Participating in DeFi comes with its own unique set of risks. Understanding these is essential for evaluating strategies and managing exposure effectively:
- Directional Exposure: The risk associated with holding unhedged or biased positions that are sensitive to market movements. Such exposure can lead to significant losses during adverse price swings.
- Smart Contracts: Faulty or vulnerable smart contracts can be exploited by malicious actors, exposing funds to risk in DeFi.
- Oracle Manipulation: Oracles are integral to many DeFi protocols. When a price oracle is manipulated, attackers can extract value from users. Example: Manipulating the USDC/WETH price oracle on Aave could result in fraudulent liquidations.
- Governance (Malicious or Compromised): Protocol governance entities that control smart contract logic may act maliciously or be compromised. This can lead to severe exploits. Example: The Radian exploit.
- Bridges: Liquidity on Layer 2s or other chains is often not native and relies on bridges for backing on the mainnet. If the bridge is attacked, assets may be at risk. Example: The Nomad Bridge hack.
- Operational Risk: Since DeFi is based on self-custody, poor wallet management or security (e.g., phishing or private key leaks) can lead to loss of funds. Example: Bybit hack.
Beyond capital risk, it is essential to assess the quality of yield. This includes evaluating the reliability, consistency, and sustainability of realizing projected returns.

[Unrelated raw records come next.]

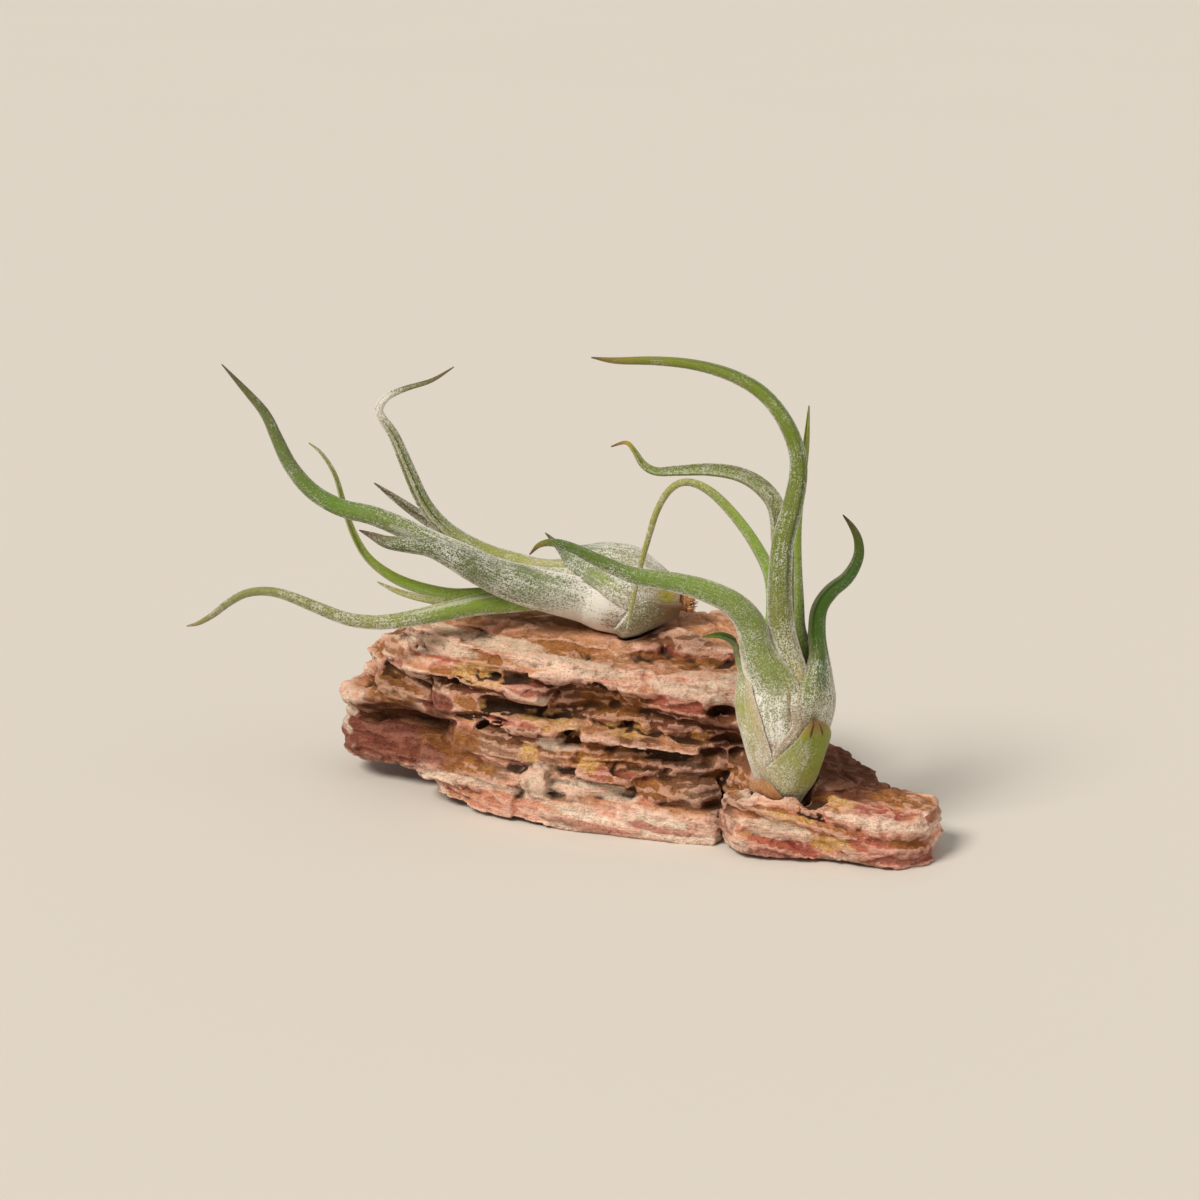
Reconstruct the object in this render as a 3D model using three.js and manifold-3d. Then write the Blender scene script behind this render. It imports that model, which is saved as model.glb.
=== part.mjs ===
// Two medusa head air plants on a layered stone, in millimetres, +Z up.
// One plant stands in a pocket at the stone's low end, the other lies on its top.
// Every leaf is its own solid: a sheath that wraps the bulb, then a channelled blade.
import * as THREE from "three";
import { mergeVertices } from "three/addons/utils/BufferGeometryUtils.js";
import Module from "manifold-3d";

const wasm = await Module();
wasm.setup();

// ---------------------------------------------------------------- driving dimensions
const GAP = 0.35; // clearance between neighbouring pieces
const SHEATH_STEPS = 4; // control sections along a sheath
const OUTER_SIDES = 6; // facets round the outside of a leaf's section
const INNER_SIDES = 6; // facets along its channel
const EDGE_THINNING = 0.3; // share of the thickness lost at a leaf's margins
const HEART_DEPTH = 1; // the bulb's inside, as far below its surface as this, is kept free of stone
const CORE = 0.2; // a leaf's channel never gets narrower than this share of its radius
const TIP_RADIUS = 0.5;
const SMOOTHING = 0.12; // detail smaller than this is dropped
const STONE_SMOOTHING = 0.6; // the same, for the stone before the plants' seats are cut

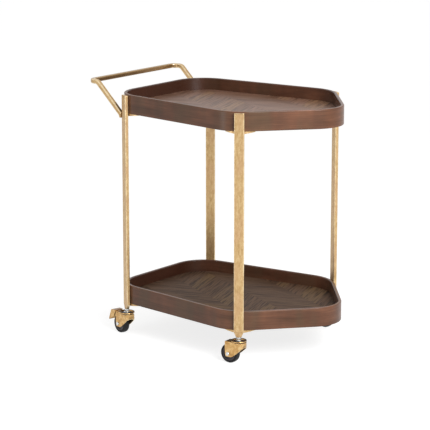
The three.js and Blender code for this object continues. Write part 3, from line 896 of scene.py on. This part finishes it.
def build_legs(gold, worn_and_highlit_gold):
    models = leg_models(gold, worn_and_highlit_gold)
    for name, which, facing, _, _ in CORNERS:
        matrix = standing(which, facing, facing - math.pi / 2)
        for model, piece_name, node in zip(
            models, ("leg_tube", "leg_end_cap", "leg_tip"), ("leg", "leg_cap", "leg_foot")
        ):
            piece = set_down(model, f"{piece_name}_{name}", matrix)
            dress(piece, None, "root", "antique_gold", f"{node}_{name}")
    put_away(*models)


# Corner plates and their screws


def plate_model(radius):
    """Pressed plate under a tray corner. Its outer edge follows the rim and turns down in a lip
    that is deepest behind the leg, and its tail narrows to the screw."""
    wall = -LEG_DEPTH / 2 - TOUCH_GAP
    half_turn = math.asin(PLATE_HALF / radius)
    ends = wall - radius * (1 - math.cos(half_turn))
    shoulder = ends - PLATE_CUT
    tail = wall - PLATE_REACH
    model = section(
        "plate_model", (0, (ends + shoulder) / 2, PLATE_THICKNESS), 2 * PLATE_HALF, ends - shoulder)
    pick("verts", lambda vertex: vertex.co.y < (shoulder + SLACK) * MM)
    resize(((PLATE_HALF - PLATE_TAPER) / PLATE_HALF, 1, 1))
    extrude((0, (tail - shoulder) * MM, 0))
    resize((PLATE_TAIL_HALF / (PLATE_HALF - PLATE_TAPER), 1, 1))
    pick("edges", beyond(1, ends))
    bpy.ops.mesh.subdivide(number_cuts=PLATE_ARC_CUTS)
    for cut in range(1, PLATE_ARC_CUTS + 1):
        x = PLATE_HALF * (2 * cut / (PLATE_ARC_CUTS + 1) - 1)
        rise = radius * (math.cos(math.asin(x / radius)) - math.cos(half_turn))
        pick_at(Vector((x, ends, PLATE_THICKNESS)) * MM)
        move((0, rise * MM, 0))
    pick("edges", beyond(1, ends))
    extrude((0, 0, -PLATE_LIP_END * MM))
    for place in picked():
        drop = (PLATE_LIP - PLATE_LIP_END) * (1 - abs(place.x) / (PLATE_HALF * MM))
        pick_at(place)
        move((0, 0, -drop * MM))
    close_mesh()
    modify(model, "SOLIDIFY", thickness=PLATE_SHEET * MM, offset=-1, use_even_offset=True)
    soften(model, PLATE_EDGE)
    return model


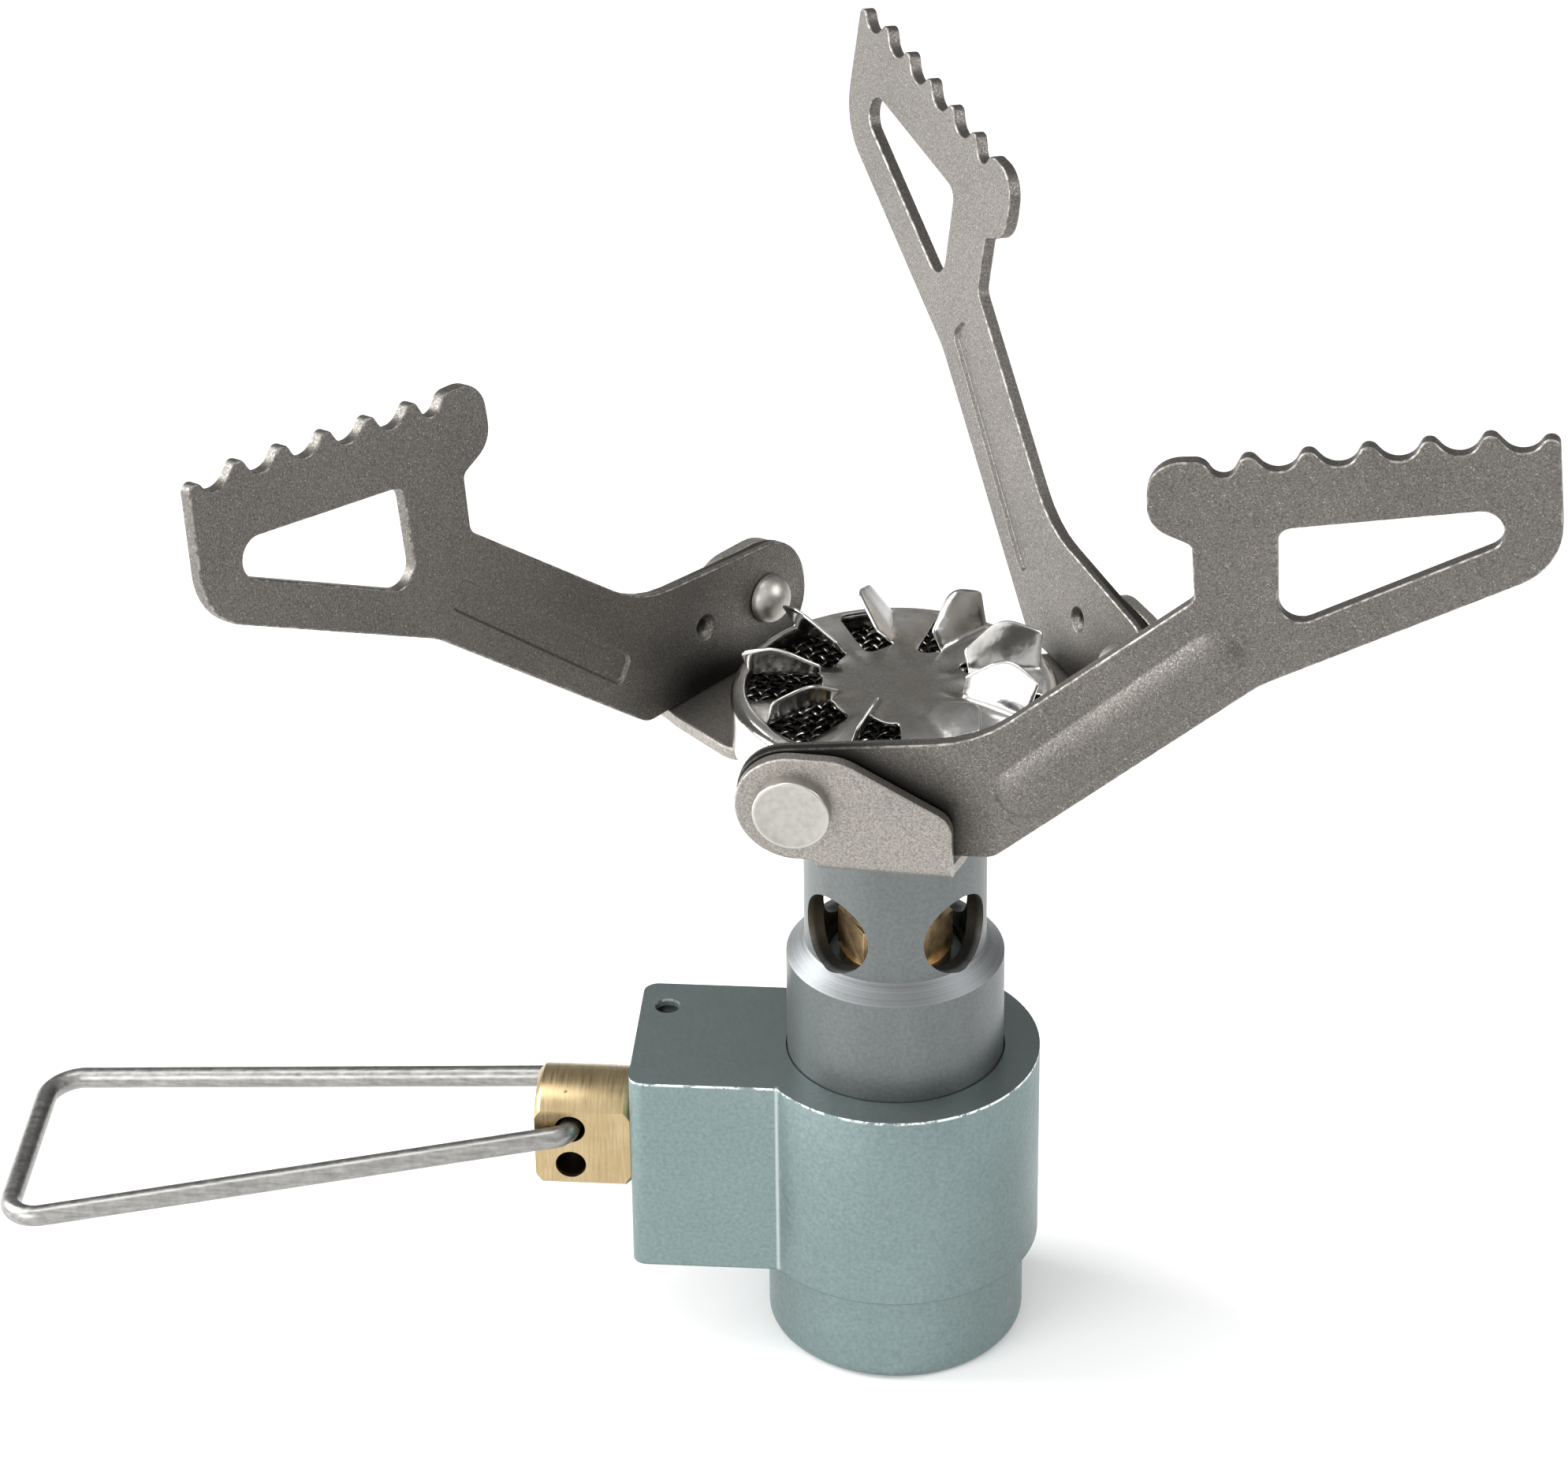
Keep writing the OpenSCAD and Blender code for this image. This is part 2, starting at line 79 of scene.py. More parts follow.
# places on the valve body, and the sheet of the bracket and the supports
BODY_TOP = 19.45
COLLAR_TOP = 6.3
BLOCK_MEETS_X = 6.72
SHEET = 0.8
ROLLED_EDGE = 0.13
PLATE_TOP = PLATE_BOTTOM + SHEET


# ---- camera, floor and light ----

VIEW_AZIMUTH = 3.6
VIEW_ELEVATION = 32.524
VIEW_DISTANCE = 332.91
VIEW_TARGET = Vector((0, 0, 28))
VIEW_YAW = 1.133
VIEW_PITCH = 1.958
SENSOR = 36
LENS = 129.2


def view_direction(azimuth, elevation):
    """Direction from the object to a camera or lamp, azimuth 0 being the front."""
    a, e = math.radians(azimuth), math.radians(elevation)
    return Vector((math.sin(a) * math.cos(e), -math.cos(a) * math.cos(e), math.sin(e)))


def make_camera():
    """Camera in front, turned a little so that the stove is right of and below the middle."""
    data = bpy.data.cameras.new("camera")
    data.sensor_width = SENSOR
    data.lens = LENS
    data.clip_start = 0.01
    data.clip_end = 20
    camera = bpy.data.objects.new("camera", data)
    bpy.context.scene.collection.objects.link(camera)
    direction = view_direction(VIEW_AZIMUTH, VIEW_ELEVATION)
    place = Matrix.Translation((VIEW_TARGET + VIEW_DISTANCE * direction) * MM)
    aim = direction.to_track_quat("Z", "Y").to_matrix().to_4x4()
    yaw = Matrix.Rotation(math.radians(VIEW_YAW), 4, "Y")
    pitch = Matrix.Rotation(math.radians(VIEW_PITCH), 4, "X")
    camera.matrix_world = place @ aim @ yaw @ pitch
    bpy.context.scene.camera = camera


def softbox(name, azimuth, elevation, distance, size, power, aim=(0, 0, 0.035)):
    """Square lamp, its distance measured from the point that it faces, in metres."""
    data = bpy.data.lights.new(name, "AREA")
    data.size = size
    data.energy = power
    lamp = bpy.data.objects.new(name, data)
    bpy.context.scene.collection.objects.link(lamp)
    direction = view_direction(azimuth, elevation)
    rotation = direction.to_track_quat("Z", "Y").to_matrix().to_4x4()
    lamp.matrix_world = Matrix.Translation(direction * distance + Vector(aim)) @ rotation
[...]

- Paid in Kind: Returns are paid in the same numeraire as the allocated capital. Example: USDC lending on Aave where yield is paid in kind on a block-by-block basis.
- Liquid Tokens: Incentives are paid in existing liquid tokens. Example: Aerodrome DEX pays liquidity providers with the AERO token.
- Locked Tokens: Incentives are paid in tokens that are vested. Example: Euler pays with rEUL.
- Points: Returns are paid via points accumulation, representing a future amount of tokens. Points are the hardest category to assess, as they are challenging to price in terms of the underlying numeraire.